July 25th, 2009 at 11:13 pm
ah yes; this can be a pain.
Have you read this amusing article:
http://home.comcast.net/~tom_forsyth/blog.wiki.html#A%20matter%20of%20precision
it’s a good’un!
July 25th, 2009 at 11:35 pm
That’s an awesome article, increpare.. definitely something to think about!
My current stop-gap “movable origin” system is working well enough at the moment, and modifying the VectorStorm library to store positions as fixed point numbers sounds sort of painful.. especially since it’s still intended to be a beginner-friendly library!
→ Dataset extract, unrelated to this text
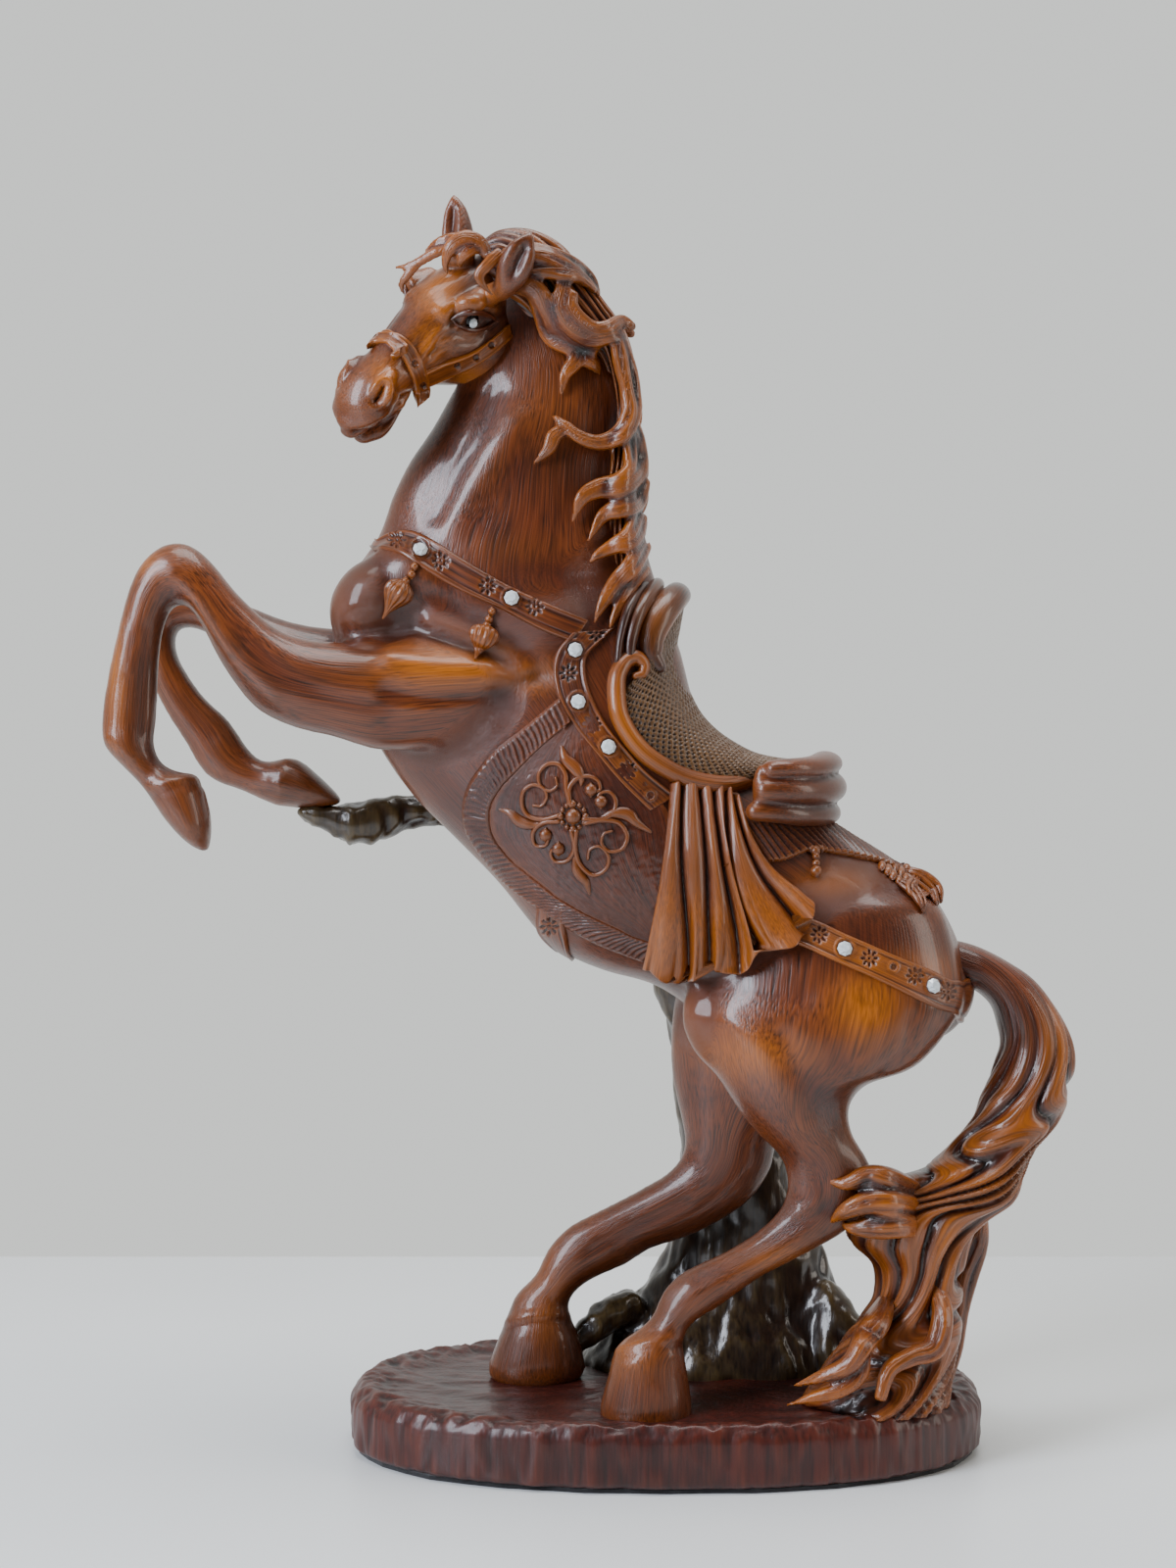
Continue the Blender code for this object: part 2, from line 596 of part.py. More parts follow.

But I’m definitely going to be keeping this in my back pocket, in case I run into more troubles; this is by far the largest contiguous game world I’ve ever had to deal with, so I’m not quite sure what more issues I’m going to be stumbling over!
July 26th, 2009 at 3:44 am
But won’t that make all the little computer people dizzy? :(
(You’re doing brilliant, keep it up)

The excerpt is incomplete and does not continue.